The Digital Omnibus is a package from the European Commission designed to simplify and streamline the EU’s digital rulebook without lowering existing standards. It forms part of the Commission’s broader effort to reduce administrative burdens on businesses, particularly for SMEs by cutting overlaps and inconsistencies across Europe’s expanding digital legislation. The Omnibus will amend multiple parts of the EU’s digital acquis to ensure better coherence with cornerstone laws such as the GDPR, Digital Services Act and Digital Markets Act.

The goal is to replace fragmented obligations with clearer, more predictable rules, eliminating duplicate reporting and aligning definitions across different pieces of legislation. The Commission has made clear that the Omnibus is not a deregulation exercise: high standards on privacy, security and consumer protection remain intact. Instead, it seeks to make compliance easier and more practical by offering a more consistent regulatory framework that businesses can navigate without unnecessary administrative friction.

What is the European Business Wallet?

The Business Wallet is a digital identity tool that will allow companies to authenticate themselves and exchange verified information with authorities and partners across the EU. Building on the EU’s updated digital identity framework (eIDAS), the wallet will provide each business with a secure, standardised digital identity and a dedicated space to store official credentials such as licenses, certificates, or registration documents that can be shared instantly and securely across borders.

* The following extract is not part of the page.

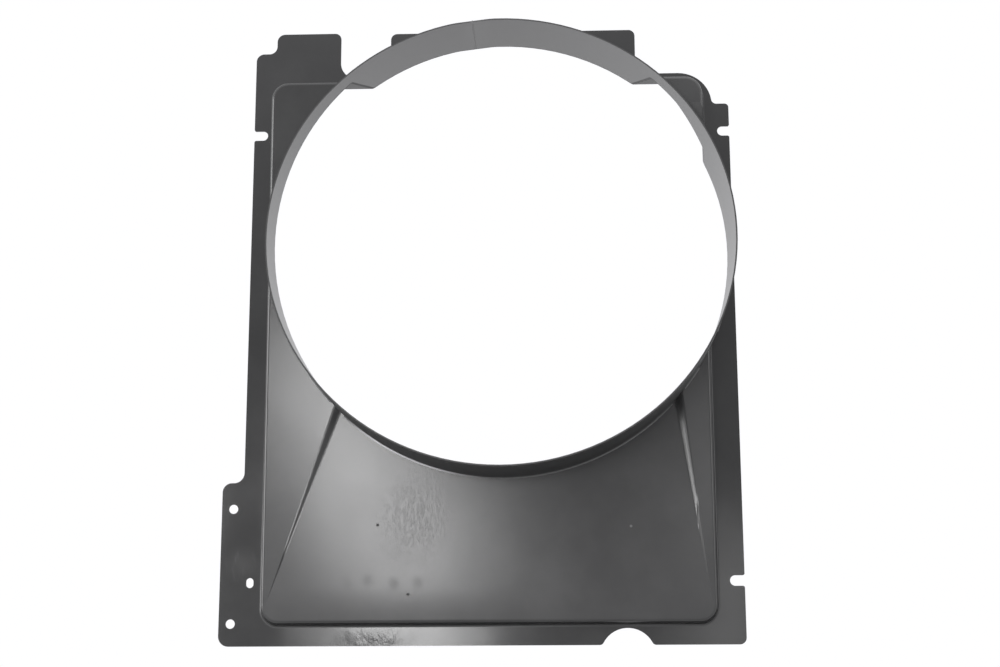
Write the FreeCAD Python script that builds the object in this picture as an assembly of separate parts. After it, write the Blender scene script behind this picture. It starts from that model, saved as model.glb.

The Commission intends the Business Wallet to accelerate the shift to “digital-by-default” public services by replacing paper-based processes with trusted digital interactions. Companies will be able to complete administrative procedures, fulfil reporting obligations, or prove compliance through the wallet, significantly reducing time and administrative costs. Importantly, EU institutions have positioned the Business Wallet as a voluntary tool: its adoption will not be mandatory for businesses, but its efficiency gains are expected to drive strong uptake, particularly among SMEs seeking easier access to the Single Market.